(WORK TO DO):
Starting at the line that contains "for node in", copy every line down to the line that contains "before = set(bpy.data.objects)", inclusive, exactly as it stands. Omit all other lines.
######
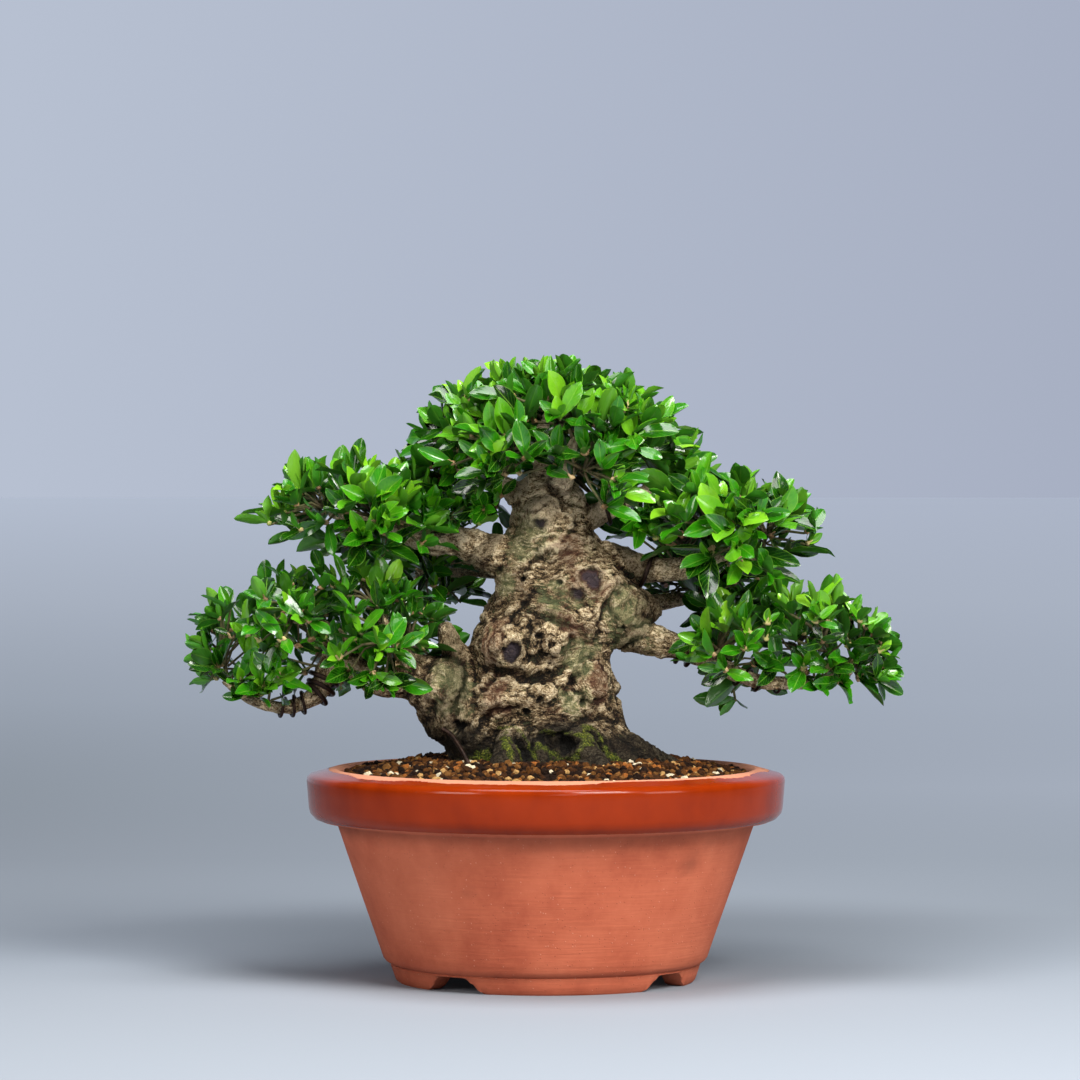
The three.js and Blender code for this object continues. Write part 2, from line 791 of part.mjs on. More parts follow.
/** The twig of a spray with its side twigs. */
function twigSolid({ seat, fork, tips }) {
  const bend = seat.clone().lerp(fork, 0.5);
  bend.z += 3;
  const knob = fork.clone().addScaledVector(fork.clone().sub(bend).normalize(), 1.5);
  const point = (place, radius) => [place.x, place.y, place.z, radius];
  let twig = tube(
    [point(seat, TWIG_RADIUS * 1.2), point(bend, TWIG_RADIUS), point(knob, TWIG_RADIUS * 1.3)],
    TWIG_SIDES,
  );
  for (const { tip } of tips) {
    const end = tip.clone().addScaledVector(tip.clone().sub(fork).normalize(), 2.8);
    twig = twig.add(tube([point(fork, 0.4), point(end, SIDE_TWIG_RADIUS)], TWIG_SIDES));
  }
  return twig;
}

/** One leaf of a rosette as it would grow, turned and raised by a try's bend. */
function bladeOf(plan, rosette, leaf, bend) {
  const { tip, axis } = plan.tips[rosette];
  const onward = tip.clone().sub(plan.fork).normalize();
  const [first, second] = crossDirections(axis);
  const pair = Math.floor(leaf / 2);
  const turn = Math.PI * (leaf % 2) + (Math.PI / 2) * pair + draw(plan.seed, rosette, 9) * Math.PI + bend[0];
  const size = (0.86 + 0.28 * draw(plan.seed, rosette, leaf, 1)) * (pair ? 0.9 : 1);
  const lean = radians(66 - 26 * pair + 14 * (draw(plan.seed, rosette, leaf, 2) - 0.5)) - bend[1];
  const flat = first.clone().multiplyScalar(Math.cos(turn)).addScaledVector(second, Math.sin(turn));
  return {
    root: tip.clone().addScaledVector(onward, pair * 0.9),
    along: flat.clone().multiplyScalar(Math.sin(lean)).addScaledVector(axis, Math.cos(lean)),
    up: axis.clone().multiplyScalar(Math.sin(lean)).addScaledVector(flat, -Math.cos(lean)),
    length: LEAF_LENGTH * size,
    width: LEAF_WIDTH * size,
  };
}

/** The leaves of a spray, each bent clear of the other pieces or left out where it can't be. */
function leavesOf(plan, others) {
  const leaves = [];
  for (let rosette = 0; rosette < SIDE_TWIGS; rosette++) {
    const neighbours = leaves.map((leaf) => boxed(leaf));
    for (let leaf = 0; leaf < PAIRS * 2; leaf++) {
      let fused = null;
      for (const bend of LEAF_BENDS) {
        const blade = bladeOf(plan, rosette, leaf, bend);
        if (meets(leafSolid({ ...blade, grow: GAP }), others)) {
          continue;
        }
        const solid = leafSolid(blade);
        fused = fused ?? solid;
        if (!meets(solid, neighbours)) {
          fused = solid;
          break;
        }
      }
      if (fused) {
        leaves.push(fused);
      }
    }
  }
  return leaves;
}

/** The largest body of a solid, without loose scraps. */
function largestBody(solid) {
  return solid.decompose().reduce((best, body) => (body.volume() > best.volume() ? body : best));
}

const plans = planSprays();
const twigs = plans.map((plan) => boxed(largestBody(twigSolid(plan).subtract(trunkSpace)), plan.name));
const fixed = [trunk, pot, soil, ...wires.map(([, wire]) => wire)].map((solid) => boxed(solid));
const grown = [];

addPiece("pot", pot, clay);
addPiece("drain_screen", screenSolid(), plastic);
addPiece("soil", soil, soilGrit);
addPiece("trunk", trunk, bark);
for (const [name, wire] of wires) {
  addPiece(name, wire, darkWire);
}
plans.forEach((plan, number) => {
  const strange = [...fixed, ...twigs.filter((twig) => twig.owner !== plan.name), ...grown];
  const leaves = leavesOf(plan, strange);
  let spray = twigs[number].solid;
  for (const leaf of leaves) {
    spray = spray.add(leaf);
    grown.push(boxed(leaf, plan.name));
  }
  addPiece(plan.name, spray, foliage);
});

export default model;
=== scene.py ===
"""A gardenia bonsai in a round training pot, with its finishes, in a plain studio.

The sizes are millimetres in this file and metres in the scene. +Z is up, the middle of the pot's foot
is the origin, and the front of the tree faces -Y.
"""

import logging
import math
from dataclasses import dataclass, field
from enum import Enum
from functools import partial
from typing import Any, Iterator, Sequence

import bpy
import numpy as np
from mathutils import Matrix, Vector, noise
from mathutils.bvhtree import BVHTree
from mathutils.kdtree import KDTree


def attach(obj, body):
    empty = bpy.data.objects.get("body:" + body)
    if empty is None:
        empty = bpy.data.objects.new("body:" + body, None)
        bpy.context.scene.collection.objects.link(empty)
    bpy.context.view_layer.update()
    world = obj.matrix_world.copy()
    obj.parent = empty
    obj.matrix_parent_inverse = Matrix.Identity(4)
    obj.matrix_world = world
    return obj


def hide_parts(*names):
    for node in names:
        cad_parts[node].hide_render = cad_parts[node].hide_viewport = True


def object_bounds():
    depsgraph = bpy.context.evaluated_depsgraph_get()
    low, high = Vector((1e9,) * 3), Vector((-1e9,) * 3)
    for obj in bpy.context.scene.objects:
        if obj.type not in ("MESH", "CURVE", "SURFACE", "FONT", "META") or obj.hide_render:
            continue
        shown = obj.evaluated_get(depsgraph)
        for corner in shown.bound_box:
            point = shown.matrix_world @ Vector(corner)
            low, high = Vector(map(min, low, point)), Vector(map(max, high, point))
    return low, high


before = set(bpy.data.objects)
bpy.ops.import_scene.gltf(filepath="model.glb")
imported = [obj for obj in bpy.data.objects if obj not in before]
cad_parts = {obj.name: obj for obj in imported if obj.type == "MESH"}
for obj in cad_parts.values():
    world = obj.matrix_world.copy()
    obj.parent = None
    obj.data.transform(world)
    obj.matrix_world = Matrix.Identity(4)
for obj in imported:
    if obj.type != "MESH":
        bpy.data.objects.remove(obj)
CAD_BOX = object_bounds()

log = logging.getLogger("bonsai")

MM = 0.001
GOLDEN_TURN = math.pi * (3 - math.sqrt(5))
SEED = 7

Numbers = Sequence[float]


def linear(colour: str) -> tuple[float, float, float, float]:
    """Turns an sRGB hex colour to linear red, green, blue and alpha.

    Args:
        colour: Six hex digits after a hash sign.

    Returns:
        The linear colour with alpha 1.
    """
    parts = [int(colour[k : k + 2], 16) / 255 for k in (1, 3, 5)]
    red, green, blue = (p / 12.92 if p <= 0.04045 else ((p + 0.055) / 1.055) ** 2.4 for p in parts)
    return red, green, blue, 1.0


def feed(node: Any, feeds: dict[Any, Any]) -> None:
    """Fills a node's inputs with links or plain values.

    Args:
        node: The node.
        feeds: For each input, by name or number, the value to set, the socket to link, or a node whose
            first output is linked.
    """
    for name, value in feeds.items():
        if isinstance(value, bpy.types.Node):
            value = value.outputs[0]
        if isinstance(value, bpy.types.NodeSocket):
            node.id_data.links.new(value, node.inputs[name])
        else:
            node.inputs[name].default_value = value


def add_node(
    tree: bpy.types.NodeTree, kind: str, feeds: dict[Any, Any] | None = None, **settings: Any
) -> Any:
    """Adds a node with its settings, and fills its inputs with links or plain values.

    Args:
        tree: The node tree.
        kind: The node's type name.
        feeds: What its inputs are fed, as in feed.
        settings: The node's own properties.

    Returns:
        The new node.
    """
    node = tree.nodes.new(kind)
    for name, value in settings.items():
        setattr(node, name, value)
    feed(node, feeds or {})
    return node


def set_stops(ramp: bpy.types.ShaderNodeValToRGB, stops: Sequence[tuple[float, str]]) -> None:
    """Sets the stops of a colour ramp.

    Args:
        ramp: The colour ramp node.
        stops: A place from 0 to 1 and an sRGB hex colour for each stop, in order.
    """
    elements = ramp.color_ramp.elements
    while len(elements) < len(stops):
        elements.new(0.5)
    for element, (place, colour) in zip(elements, stops):
        element.position = place
        element.color = linear(colour)


def new_material(name: str) -> tuple[bpy.types.Material, Any, Any]:
    """Makes a material with a Principled shader.

    Args:
        name: The finish's name.

    Returns:
        The material, a function that adds a node to it, and the shader node.
    """
    material = bpy.data.materials.new(name)
    material.use_nodes = True
    tree = material.node_tree
    return material, partial(add_node, tree), tree.nodes["Principled BSDF"]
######
(ANSWER TO THIS PROBLEM):
    for node in names:
        cad_parts[node].hide_render = cad_parts[node].hide_viewport = True


def object_bounds():
    depsgraph = bpy.context.evaluated_depsgraph_get()
    low, high = Vector((1e9,) * 3), Vector((-1e9,) * 3)
    for obj in bpy.context.scene.objects:
        if obj.type not in ("MESH", "CURVE", "SURFACE", "FONT", "META") or obj.hide_render:
            continue
        shown = obj.evaluated_get(depsgraph)
        for corner in shown.bound_box:
            point = shown.matrix_world @ Vector(corner)
            low, high = Vector(map(min, low, point)), Vector(map(max, high, point))
    return low, high


before = set(bpy.data.objects)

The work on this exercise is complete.